Evaluating seasonal dynamics of land covers and the distribution of karstic dissolution holes using multispectral satellite and GEDI data in North Andros, Bahamas

Mapping karst terrains is essential for understanding landscape evolution and supporting environmental management, but field-based methods are often limited by dense vegetation and difficult accessibility. This study evaluates the use of open-access Sentinel-2 multispectral imagery combined with GEDI LiDAR canopy structure metrics for reconnaissance-level mapping of surficial karst features on North Andros Island, Bahamas.

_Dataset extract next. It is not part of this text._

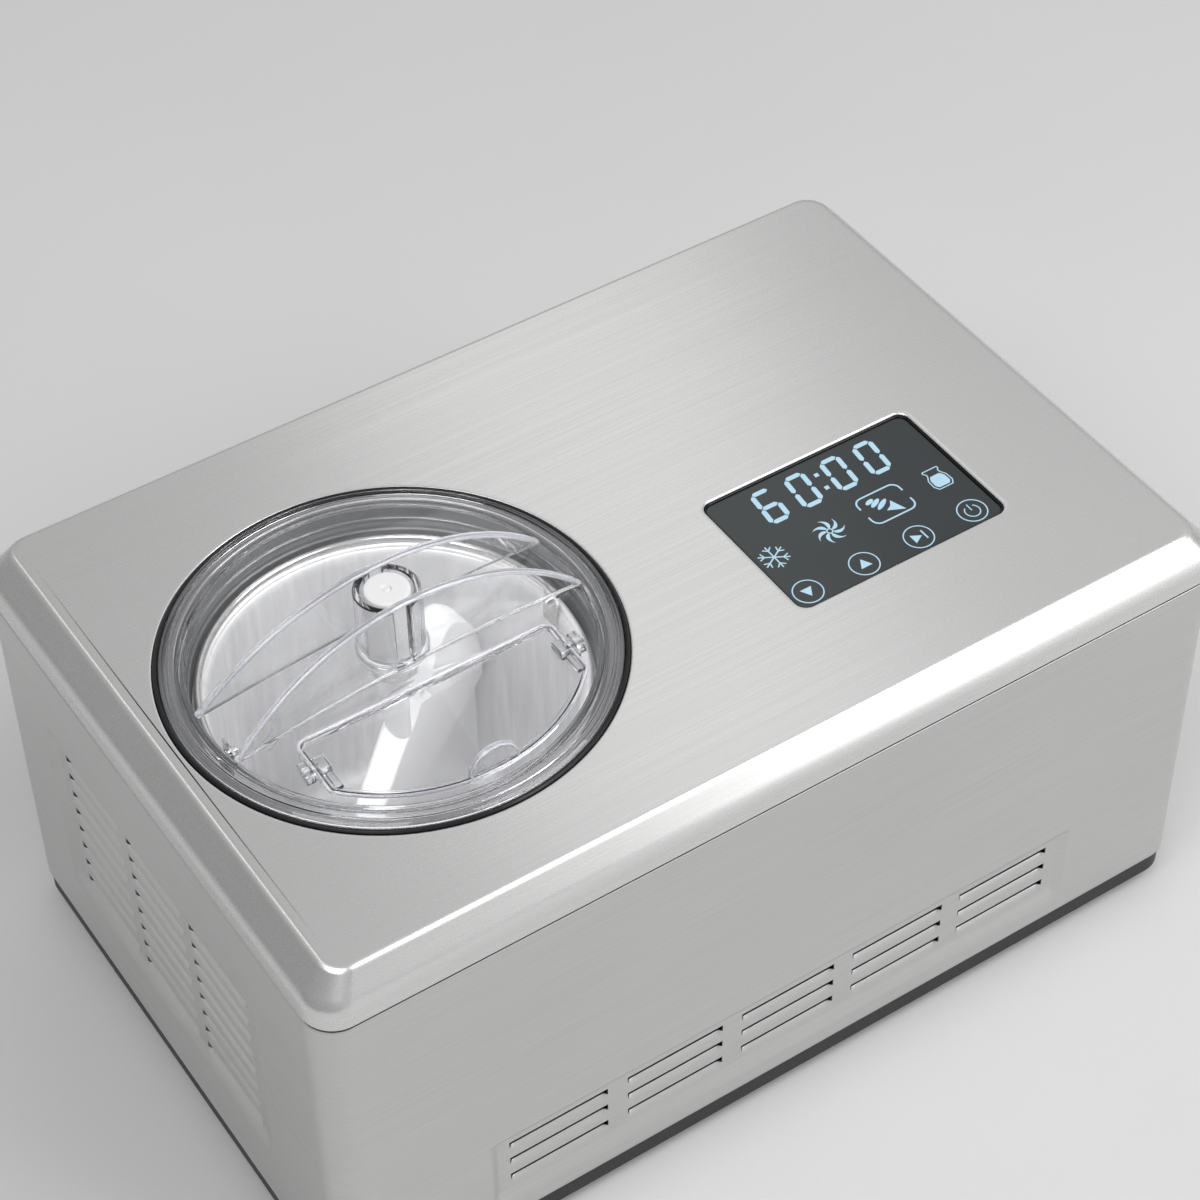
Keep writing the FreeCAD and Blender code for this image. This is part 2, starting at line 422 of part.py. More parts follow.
GZ = 11.2   # underside of the gearbox
CASE_X, CASE_HX = -60.75, 100.75
case_out = prism(CASE_HX, 61.0, 12.0, GZ, 43.0, CASE_X, AY)
case_in = prism(CASE_HX - 2.5, 58.5, 10.0, GZ + 2.5, 44.0, CASE_X, AY)
case = case_out.cut(case_in)
case = case.fuse(ring(8.5, 5.06, GZ + 2.4, 17.5, AX, AY)).fuse(cyl(7.0, GZ + 2.4, 17.0, IDLER_X, AY))
case = case.cut(cyl(3.99, 14.5, 20, IDLER_X, AY))
save(case.removeSplitter(), "gearbox_case")
gcov = prism(CASE_HX, 61.0, 12.0, 43.05, 46.0, CASE_X, AY)
gcov = gcov.fuse(cyl(6.5, 40.0, 43.1, IDLER_X, AY)).cut(cyl(3.99, 39, 45.0, IDLER_X, AY))
gcov = gcov.fuse(ring(9.0, 5.06, 40.5, 49.5, AX, AY)).cut(cyl(5.06, 39, 51, AX, AY)).cut(cyl(4.0, 40, 48, MOTOR_X, AY))
save(gcov.removeSplitter(), "gearbox_cover")
gs = None
for sx in (-1, 1):
    for sy in (-1, 1):
        x, y = CASE_X + sx * (CASE_HX - 7.5), AY + sy * 53.5
        s = cyl(3.0, 46.05, 48.0, x, y)
        gs = s if gs is None else gs.fuse(s)
save(gs, "gearbox_screws")
out_gear = gear(N_OUT, 28.0, 37.0, 0.0, AX, AY, 5.3).cut(ring(46.0, 16.0, 31.0, 38.0, AX, AY))
save(out_gear, "output_gear")
shaft = cyl(5.0, 14.3, 88.0, AX, AY).fuse(hexa(HEX_R, 88.0, 100.5)).fuse(ring(5.3, 0.1, 28.0, 37.0, AX, AY)).fuse(ring(8.0, 4.9, 25.6, 27.95, AX, AY))
save(shaft.removeSplitter(), "drive_shaft")
save(cyl(3.98, 14.6, 44.8, IDLER_X, AY), "idler_pin")
idl = gear(N_LARGE, 18.6, 24.6, 0.0, IDLER_X, AY, 4.05, 0.203, 0.8).fuse(gear(N_SMALL, 24.6, 38.0, 180.0 / N_SMALL, IDLER_X, AY, 4.05))
save(idl.removeSplitter(), "idler_gear")
save(gear(N_PINION, 17.6, 26.0, 180.0 / N_PINION, MOTOR_X, AY, 2.5, 0.195, 0.8), "motor_pinion")
rotor = cyl(2.48, 17.0, 106.0, MOTOR_X, AY).fuse(cyl(12.0, 62.0, 92.0, MOTOR_X, AY)).fuse(cyl(6.0, 93.0, 99.0, MOTOR_X, AY))
save(rotor.removeSplitter(), "motor_rotor")
can = ring(20.5, 12.8, 48.0, 104.0, MOTOR_X, AY).fuse(ring(20.5, 2.55, 46.1, 49.0, MOTOR_X, AY)).fuse(ring(20.5, 2.55, 103.0, 105.0, MOTOR_X, AY))
save(can.removeSplitter(), "motor_can")
save(ring(9.1, 5.06, 50.0, 63.2, AX, AY), "shaft_bush")
save(ring(8.4, 5.03, 63.25, 63.75, AX, AY), "shaft_seal")

# ---------------------------------------------------------------- refrigeration
CX, CY = 106.0, 66.0
shellc = cyl(50.0, 34.0, 96.0, CX, CY).fuse(Part.makeSphere(66.0, V(CX, CY, 53.0)).common(cyl(50.0, 95.9, 125.0, CX, CY))).fuse(Part.makeSphere(66.0, V(CX, CY, 77.0)).common(cyl(50.0, 10.0, 34.1, CX, CY)).common(box(0, 200, 0, 200, 24.0, 40.0)))
shellc = shellc.fuse(ring(51.5, 49.0, 68.0, 72.0, CX, CY))
save(shellc.removeSplitter(), "compressor")
bkt = prism(62.0, 52.0, 6.0, 19.0, 21.5, CX, CY)
for sx in (-1, 1):
    for sy in (-1, 1):
        bkt = bkt.cut(cyl(5.1, 18, 23, CX + sx * 54, CY + sy * 44))
bkt = bkt.fuse(ring(40.0, 34.0, 21.4, 26.5, CX, CY)).cut(shellc)
save(bkt.removeSplitter(), "compressor_bracket")
gr = None
for sx in (-1, 1):
    for sy in (-1, 1):
        x, y = CX + sx * 54, CY + sy * 44
        g = revolve([(2.6, 11.05), (8.5, 11.05), (8.5, 18.9), (5.0, 18.9), (5.0, 21.6), (7.0, 21.6), (7.0, 24.0), (2.6, 24.0)], x, y)
        gr = g if gr is None else gr.fuse(g)
save(gr, "compressor_grommets")
gb = None
for sx in (-1, 1):
    for sy in (-1, 1):
        x, y = CX + sx * 54, CY + sy * 44
        g = cyl(2.5, 11.05, 24.1, x, y).fuse(cyl(4.8, 24.1, 27.5, x, y))
        gb = g if gb is None else gb.fuse(g)
save(gb, "compressor_bolts")
save(prism(12.0, 16.0, 3.0, 70.5, 104.0, CX - 63.8, CY + 8.0), "start_relay")

# condenser: fin pack with a serpentine tube, fan frame and impeller in front of the right-hand louvres
FX, FY, FZ = 168.0, -52.0, 78.0
fins = []
for i in range(26):
    y = FY - 52 + i * 4.16
    fins.append(box(176.0, 200.0, y - 0.25, y + 0.25, 28.0, 130.0))
fin_shape = Part.makeCompound(fins)
tubes = None
rows = [38.0, 56.0, 74.0, 92.0, 110.0, 124.0]
pts_t = []
for i, z in enumerate(rows):
    t = rcyl(2.6, (188.0, FY - 58, z), (0, 1, 0), 116)
    tubes = t if tubes is None else tubes.fuse(t)
for i in range(len(rows) - 1):
    y = FY + 58 if i % 2 == 0 else FY - 58
    tubes = tubes.fuse(cyl(2.6, rows[i], rows[i + 1], 188.0, y)).fuse(Part.makeSphere(2.6, V(188.0, y, rows[i]))).fuse(Part.makeSphere(2.6, V(188.0, y, rows[i + 1])))
tubes = tubes.removeSplitter()
fin_cut = None
hole = None
for z in rows:
    h = rcyl(2.62, (188.0, FY - 70, z), (0, 1, 0), 140)
    hole = h if hole is None else hole.fuse(h)
save(Part.makeCompound([f.cut(hole) for f in fins]), "condenser_fins")
save(tubes, "condenser_tube")
fr = box(156.0, 174.0, FY - 46, FY + 46, FZ - 46, FZ + 46).cut(rcyl(43.0, (150.0, FY, FZ), (1, 0, 0), 30))
st = None
for a in (0, 90, 180, 270):
    b = box(156.0, 158.5, FY - 3, FY + 3, FZ + 17, FZ + 44)
    b.rotate(V(150, FY, FZ), V(1, 0, 0), a)
    fr = fr.fuse(b)
fr = fr.fuse(rcyl(19.0, (156.0, FY, FZ), (1, 0, 0), 4.0))
fr = fr.fuse(box(156.0, 174.0, FY - 20, FY + 20, 11.05, FZ - 44))
fr = fr.cut(rcyl(2.05, (150, FY, FZ), (1, 0, 0), 30))
save(fr.removeSplitter(), "fan_frame")
imp = rcyl(18.0, (160.5, FY, FZ), (1, 0, 0), 12.0)
for k in range(7):
    bl = box(161.0, 171.5, FY - 0.9, FY + 0.9, FZ + 16.0, FZ + 40.5)
    bl.rotate(V(166, FY, FZ + 28), V(0, 0, 1), 38)
    bl.rotate(V(150, FY, FZ), V(1, 0, 0), k * 360.0 / 7)
    imp = imp.fuse(bl)
imp = imp.fuse(rcyl(2.0, (156.5, FY, FZ), (1, 0, 0), 5.0))
save(imp.removeSplitter(), "fan_impeller")

# refrigerant lines with straight runs and tangent arcs
def pipe(pts, r, bend):
    e, prev = [], V(*pts[0])
    for i in range(1, len(pts) - 1):
        a, b, c = V(*pts[i - 1]), V(*pts[i]), V(*pts[i + 1])
        u, w = (a - b).normalize(), (c - b).normalize()
        th = u.getAngle(w)
        d = bend / math.tan(th / 2)
        p, q = b + u * d, b + w * d
        mid = b + (u + w).normalize() * (bend / math.sin(th / 2) - bend)
        e.append(Part.LineSegment(prev, p).toShape())
        e.append(Part.Arc(p, mid, q).toShape())
        prev = q
    e.append(Part.LineSegment(prev, V(*pts[-1])).toShape())
    w = Part.Wire(e)
    d0 = V(*pts[1]) - V(*pts[0])
    prof = Part.Wire([Part.makeCircle(r, V(*pts[0]), d0)])
    return w.makePipeShell([prof], True, False)

save(pipe([(AX + 80.4 + 3.5, AY, 178.0), (12.0, AY, 178.0), (12.0, 66.0, 178.0), (12.0, 66.0, 50.0), (55.7, 66.0, 50.0)], 3.0, 12.0), "suction_line")
save(pipe([(CX + 50.0, 60.0, 60.0), (188.0, 60.0, 60.0), (188.0, 60.0, 124.0), (188.0, 8.8, 124.0)], 2.6, 9.0), "discharge_line")
save(rcyl(8.0, (60.0, -24.0, 30.0), (1, 0, 0), 60.0).fuse(Part.makeCone(8.0, 2.6, 10.0, V(120.0, -24.0, 30.0), V(1, 0, 0))).fuse(Part.makeCone(8.0, 2.0, 10.0, V(60.0, -24.0, 30.0), V(-1, 0, 0))), "filter_drier")
save(pipe([(188.0, FY - 60.8, 38.0), (188.0, -128.0, 38.0), (140.0, -128.0, 30.0), (140.0, -24.0, 30.0), (130.2, -24.0, 30.0)], 2.3, 4.0), "liquid_line")

# power electronics
pb = box(52.0, 128.0, -122.0, -62.0, 24.0, 25.6)
for (x0, x1, y0, y1, h) in [(58, 82, -118, -94, 20), (90, 102, -116, -104, 24), (108, 122, -118, -100, 12), (60, 84, -84, -68, 14), (92, 120, -86, -70, 9)]:
    pb = pb.fuse(box(x0, x1, y0, y1, 25.6, 25.6 + h))
save(pb, "power_board")
so = None
for (x, y) in [(56, -118), (124, -118), (56, -66), (124, -66)]:
    s = cyl(3.0, 11.05, 23.95, x, y)
    so = s if so is None else so.fuse(s)
save(so, "board_standoffs")

for n, k, v, ok in SAVED:
    print("%-26s solids %2d  volume %10.0f  valid %s" % (n, k, v, ok))
print("nodes", len(SAVED))
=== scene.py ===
import bpy, bmesh, math, json
from mathutils import Vector, Matrix, Quaternion, geometry


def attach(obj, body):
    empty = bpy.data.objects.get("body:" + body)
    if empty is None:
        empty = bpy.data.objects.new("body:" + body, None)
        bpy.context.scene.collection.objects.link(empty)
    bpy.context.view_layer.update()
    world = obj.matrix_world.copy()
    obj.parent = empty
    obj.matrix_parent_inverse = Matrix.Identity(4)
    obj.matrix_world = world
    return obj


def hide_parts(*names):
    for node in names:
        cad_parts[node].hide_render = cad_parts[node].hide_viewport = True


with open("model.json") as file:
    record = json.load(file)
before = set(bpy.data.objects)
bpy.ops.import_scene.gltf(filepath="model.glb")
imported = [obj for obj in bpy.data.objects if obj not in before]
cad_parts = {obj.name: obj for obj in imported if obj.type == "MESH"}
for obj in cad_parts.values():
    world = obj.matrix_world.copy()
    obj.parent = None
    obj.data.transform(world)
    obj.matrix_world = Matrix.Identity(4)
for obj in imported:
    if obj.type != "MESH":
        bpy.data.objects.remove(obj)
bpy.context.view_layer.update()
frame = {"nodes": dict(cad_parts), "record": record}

nodes = frame["nodes"]
col = bpy.context.scene.collection
S = 0.001                      # shapes below are written in millimetres
HX, HY, RC = 212.5, 139.4, 14.0
THX, THY, TZ = 201.7, 131.8, 213.0
AX, AY = -102.2, -7.1          # bowl axis


# ------------------------------------------------------------------ mesh helpers
def make(name, verts, faces, mat, body, replaces=(), angle=38.0, merge=0.0):
    me = bpy.data.meshes.new(name)
    me.from_pydata([(x * S, y * S, z * S) for (x, y, z) in verts], [], faces)
    me.update()
    if merge:
        bm = bmesh.new(); bm.from_mesh(me)
        bmesh.ops.remove_doubles(bm, verts=bm.verts, dist=merge * S)
        bm.to_mesh(me); bm.free()
    me.validate()
    bm = bmesh.new(); bm.from_mesh(me)
    bmesh.ops.recalc_face_normals(bm, faces=bm.faces)
    bm.to_mesh(me); bm.free()
    me.shade_smooth()
    me.set_sharp_from_angle(angle=math.radians(angle))
    ob = bpy.data.objects.new(name, me)
    col.objects.link(ob)
    me.materials.append(mat)
    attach(ob, body)
    if replaces:
        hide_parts(*replaces)
    weigh(ob)
    return ob


def weigh(ob):
    """Big flat faces keep their own shading beside small rounded edges."""
    m = ob.modifiers.new("normals", "WEIGHTED_NORMAL")
    m.weight, m.keep_sharp = 50, True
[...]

We focus on dissolution holes larger than 1 m2 and their relationships with vegetation structure, seasonal dynamics, and geomorphology. Multi-season imagery from 2021 to 2023 was analyzed alongside canopy metrics, and classification models were applied to identify vegetation and land cover types, validated against previous ground observations. Coastal coppice showed the densest canopy, inland coppice exhibited fragmentation associated with dissolution holes, and pineland rockland (Pinus caribaea) reflected an open canopy. Dissolution holes in inter-dune swales were most detectable during the dry season via SWIR reflectance, while vegetation changes and fire events influenced spectral responses and canopy fragmentation. Seasonal timing and vegetation dynamics emerged as key factors for improving karst detection. Integrating open multispectral data with canopy structure metrics provides a cost-effective, transferable tool for monitoring karst landscapes, with broader applications for land-use planning, hazard mitigation, and environmental management.